They recognize the changing nature of stocks and dividends, and when the amount of stock availble changes, or some other detail of any security offered is altered, they provide a 30-day buyback period where users can go and trade outdated tokens with new ones that fit the updated details.
Probably the most interesting thing about SOLO is its Proof of Solvency mechanism. In order to list a tokenized security for trading, a third party must hold the non-tokenized, or physical, asset in a trust. Using APIs from third parties and an endpoint which users can view, they prove the existance of the underlying securities being traded. In addition, they plan to conduct third party audits to prove they are as transparent as they claim.
They also offer the recently very popular service of a crypto credit card. The SOLO Card would offer somewhat competitive cashback rates ranging from 0.25-2 percent, with the basic level receiving no cashback. They have a tiered system for putting users into categories depending on the amount of SOLO locked up in the account.

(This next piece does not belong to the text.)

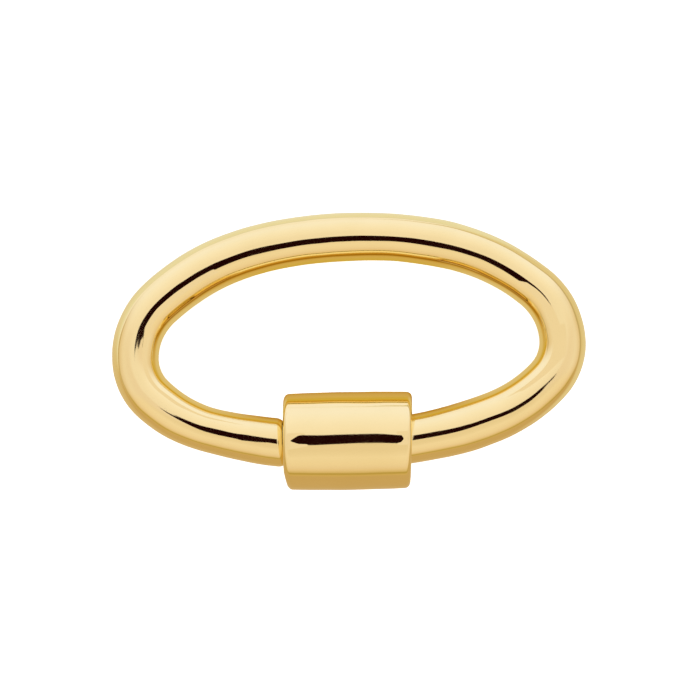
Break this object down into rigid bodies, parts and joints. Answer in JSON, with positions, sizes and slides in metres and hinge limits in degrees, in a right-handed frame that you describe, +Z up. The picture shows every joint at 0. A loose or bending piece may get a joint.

These tiers have a growing reward size and a diminishing fee rate, the more you lock up, the less it costs you in terms of the fees, and increased rebate size. To get a card, one must lock up a certain amount of SOLO, from 200-2000 tokens. It is locked for 12 months and if the required amount drops below %50 of the minimum, the locked SOLO is used to cover the costs of the card and no longer accesible to the user. The max rebate per month is only 10 USD and paid out in SOLO on the first of each month.
All in all a very new platform with room to grow. Users who are not used to crypto and do not fully understand the point of it is to service the unbanked and take business away from the banks will likely enjoy this new Crypto Credit Card service very much. Regardless of the feelings you have towards these "cryptocurrencies" which seem like banks in sheep's wool, the token is currently only worth ~0.26 cents USD as of the time of writing, and with 40,000 listed assets in just 2 months, this seems like it will pick up quickly.
Augur is a set of smart contracts enabling users to create their own prediction markets. Users may post smart contracts that other users may take part in, which involves betting on a certain outcome of a certain event. There have been wagers on the weather, presidential elections, sporting events, and more. It is not a
Augur being decentralized allows users to enter into profitable bets that may otherwise be restricted because of local draconian regulations. For example, if you live in Yemen, you cannot go to a physical casino. It is highly illegal to take part in gambling there due to their Muslim laws which view gambling as pushing you further from god.
Obviously laws like this are outdated and restrict many people from making a stream of income that can be quite lucrative. According to Casino.org, global gambling has been on the rise since the start of the decade.
As gambling becomes more and more attractive to users across the globe, the trend will find its way into countries with laws such as Yemen's. Augur looks to take full advantage of this.
The coin has seen great development, recently releasing an all-new website aesthetic and new app for a smoother user experience. The trading markets however have not been so kind to fully appreciate the use of Augur and how wide-spread its market really is. The anticipated release of Augur V2 includes uncapped betting on crypto prices and milestones. With no withdrawal fees and no limit on betting sizes or winnings, this will certainly give centralized exchanges a run for their money.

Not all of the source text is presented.